The Centre of Excellence will also promote efforts to better understand the importance of improving the collection of loss and damage data especially in developing countries so that policymakers and politicians can make better decisions on how to invest scarce resources in the right areas to mitigate and prevent future disaster events and to reduce existing levels of risk.
This will help to guide international cooperation to developing countries desperately in need of financial and technological support, and capacity building for climate change adaptation and improved disaster risk management.
The Centre of Excellence will convene climate and disaster risk thought-leaders and practitioners to advance joint-research, policies, and capacity-building, in a manner that will influence and strengthen existing national adaptation plans in line with the Paris Agreement, and national disaster risk reduction strategies in line with the Sendai Framework for Disaster Risk Reduction.
Focus areas of activity will include urban and sector specific resilience building on the experience and knowledge of the network of partnerships that we have fostered through the Making Cities Resilient Campaign MCR2030.
It will also seek to encourage greater involvement of the private sector in risk-informed financing and investment; and encourage partnerships across public and private sectors to reduce disaster risk.
Particular attention will be paid to the needs of Least Developed Countries, Small Island Developing States and Land-Locked Developing countries, many of which do not have access to multi-hazard early warning systems and lack the means to implement a national strategy for disaster risk reduction.
Today is of course International Day for Disaster Risk Reduction and our focus today is on enhancing international cooperation to developing countries to support their efforts to implement the Sendai Framework for Disaster Risk Reduction.

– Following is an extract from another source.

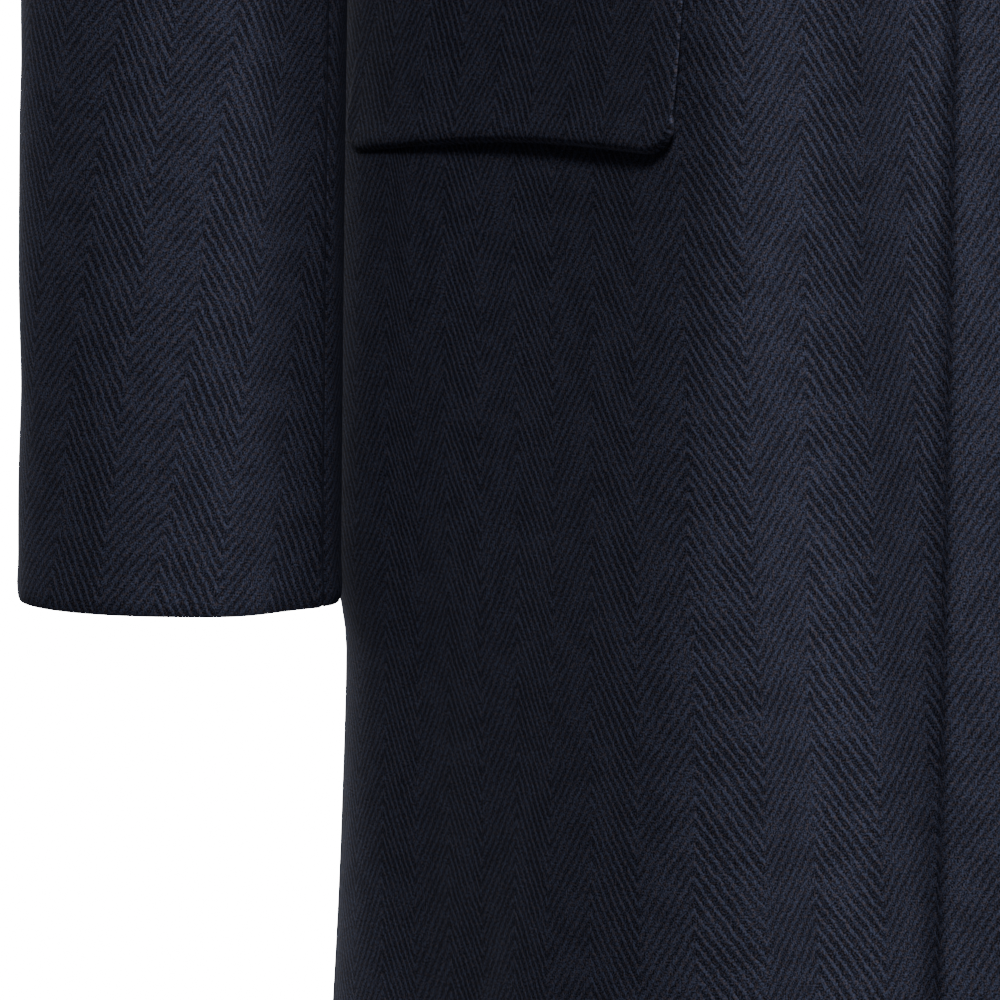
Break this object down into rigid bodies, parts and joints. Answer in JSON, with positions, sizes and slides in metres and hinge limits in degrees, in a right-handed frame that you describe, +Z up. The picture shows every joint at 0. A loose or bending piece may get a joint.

A report which we are launching today shows that, according to the available data, as little as 50 cents out of every $100 in development aid goes towards the prevention of disasters.
This is a sobering statistic considering the planetary emergencies that we are facing.
It is like building a car and deciding not to install brakes.
I think this Centre of Excellence is designed to make a very valuable contribution to that key target of the Sendai Framework which in turn will help strengthen national and local strategies for disaster risk reduction.
It is important to keep the spotlight on this issue of international cooperation and highlight positive examples while at the same acknowledging that levels of investment in disaster risk reduction are very low in proportion to the needs.